Karakteristik tepung ubi jalar madu (Ipomoea batatas L.) termodifikasi oleh starter mocaf dengan variasi waktu fermentasi Diniyah, Nurud; Agafatmi, Izzun; Subagio, Achmad; Indarto, Indarto; Irsyam, Mahrus; Aini, Nur; Giyarto, Giyarto
AGROINTEK Vol 19, No 4 (2025)
Publisher : Agroindustrial Technology, University of Trunojoyo Madura

Show Abstract | Download Original | Original Source | Check in Google Scholar | DOI: 10.21107/agrointek.v19i4.27836

Abstract

Honey sweet potato is a potential local tuber from Pasrujambe subdistrict, Lumajang regency to be developed into processed food products. It can be processed into flour to increase the use value of honey sweet potato. The current flour has several shortcomings, including a languid aroma, low water absorption ability, and limited development patterns. Efforts to improve flour characteristics were made by modifying the fermentation method using a mocaf starter. This study aimed to determine the effect of time fermentation on the characteristics of modified honey sweet potato flour and the appropriate of time fermentation to produce the best-modified honey sweet potato flour. The experimental design used was a completely randomized design with one factor, the variation of time fermentation. The variation of fermentation time used was 0, 6, 12, 18, 24, 30, and 36 hours, with 0-hour fermentation as the control with triplicate sample replication. The data were analyzed with ANOVA and further tested with the Duncan Multiple Range Test.

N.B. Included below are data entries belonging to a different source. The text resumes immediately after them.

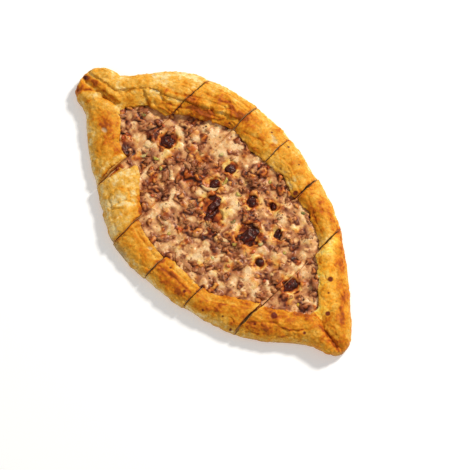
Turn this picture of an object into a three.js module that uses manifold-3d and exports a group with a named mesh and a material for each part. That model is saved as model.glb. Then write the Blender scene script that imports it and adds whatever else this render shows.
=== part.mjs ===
// A Turkish pide: a boat of leavened dough whose long sides are folded in over a filling of minced
// meat and melted cheese. It is cut across into six slices that still lie together.
//
// Millimetres. +X runs along the boat, +Y points to its right-hand side and +Z up. The origin is the
// centre of the footprint, on the surface that the bread rests on. Each slice is one crust solid
// with one filling solid in it, and the large charred pieces on top are solids of their own.

import * as THREE from 'three';
import { mergeVertices } from 'three/addons/utils/BufferGeometryUtils.js';
import Module from 'manifold-3d';

const wasm = await Module();
wasm.setup();

// ---------------------------------------------------------------- driving dimensions

const KERF = 0.8; // width of a knife cut
const CLEARANCE = 0.3; // gap between the filling, or a charred piece, and what holds it
const FINE = 1e-3; // vertices nearer than this are one

const BASE_THICKNESS = 4; // dough under the filling
const FOOT_INSET = 5; // how far the bread's foot stands in from its widest line
const BULGE_HEIGHT = 6; // height of that widest line
const FILLING_TOP = 11.8; // the filling in the open middle
const FILLING_REACH = 0.55; // share of the rim's width that the filling runs in under it
const FILLING_TAPER = 10; // how far the filling runs on past each end of the opening
const LEAST_FILLING = 8; // width of the filling's level top where the opening closes over it
const CREASE = 0.5; // width of the crease where the two folded edges meet
const LIP_GAP = 0.9; // air between the filling and the edge of the folded dough
const LAYER_STEP = 2; // how much an upper layer of dough stands above the lower one
const DOME_WIDTH = 46; // a cross-section narrower than this is lower too
const SAMPLE_STEP = 8; // spacing of the cross-sections along X
const HIGH = 60; // anything above the bread

// The folded rim, from its widest line (0) to the edge that lies over the filling (1).
const RIM_PROFILE = [
  [0, BULGE_HEIGHT], [0.05, 10.5], [0.15, 14.5], [0.32, 17.4],
  [0.5, 18.8], [0.66, 19], [0.82, 17.8], [0.93, 16.2], [1, 14.8],
];

// The boat's widest line, seen from above: the right side from bow to stern, then the left side back.
const OUTLINE = [
  [-177, 8], [-173, 19], [-165, 23], [-154, 25.5], [-140, 44], [-118, 71], [-90, 87], [-46, 99.5],
  [-5, 102], [45, 92], [83, 80], [121, 56.5], [160, 24], [178, 6], [182, -8],
  [177, -17], [158, -25], [127, -49.5], [104, -66], [45, -84.5], [0, -90], [-43, -87],
  [-81, -67], [-122, -43], [-152, -19.5], [-168, -16.5], [-175, -6],
];

// Where the folded edges meet past the two ends of the opening.
const BOW_CREASE = [[-178, 1], [-152, 3]];
const STERN_CREASE = [[150, -5], [159, -9], [183, -9]];

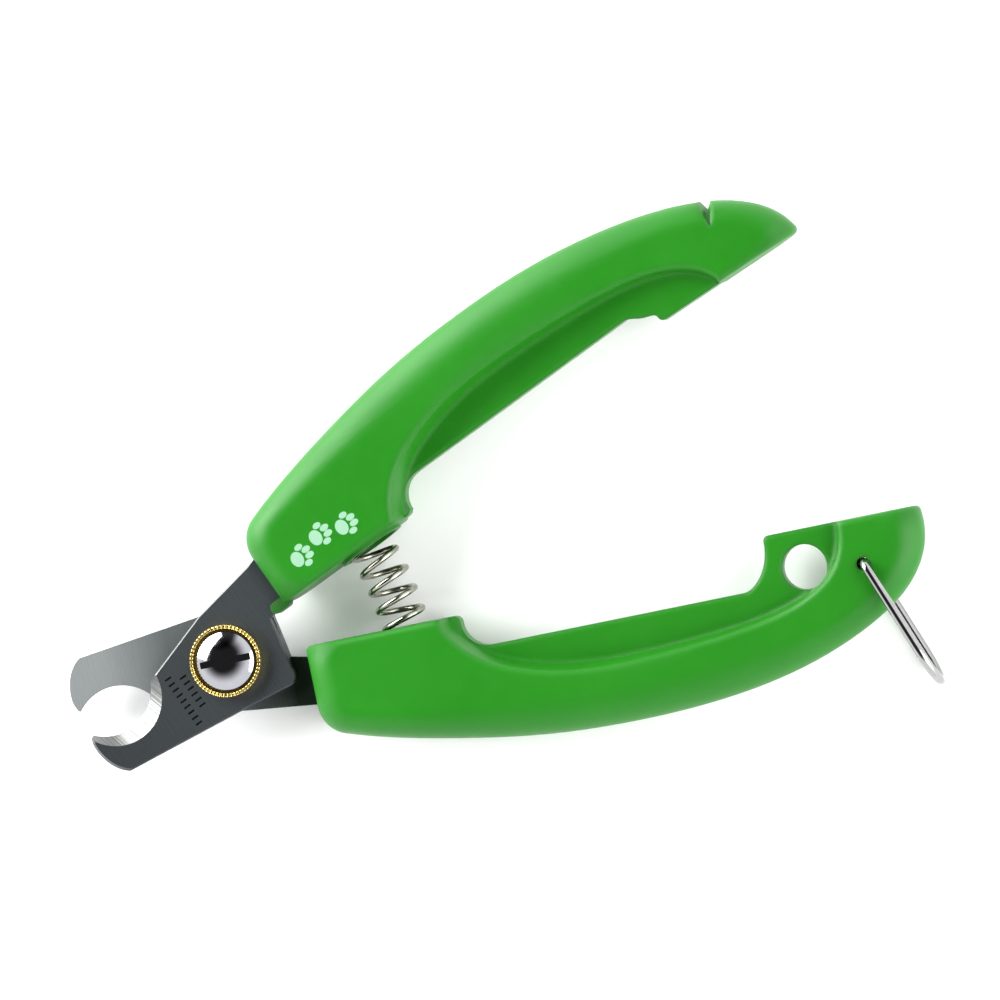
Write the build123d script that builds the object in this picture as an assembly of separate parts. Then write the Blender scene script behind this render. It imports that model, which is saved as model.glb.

The best treatment based on the effectiveness test with a value of 0.54 at 36 hours of fermentation showed a yield value of 21.69%, degree of whiteness of 83.63, pH of 4.11; moisture content of 7.28%; starch content of 49.98%; amylose content of 29.40%; amylopectin content of 20.58%; water holding capacity (WHC) of 252.78%; oil holding capacity (OHC) of 121.94%; swelling power of 13.23 g/g; solubility of 5.52%. The conclusion is that the fermentation time significantly affects the characteristics of modified honey sweet potato flour, and 36 hours of fermentation produces the best-modified honey sweet potato flour.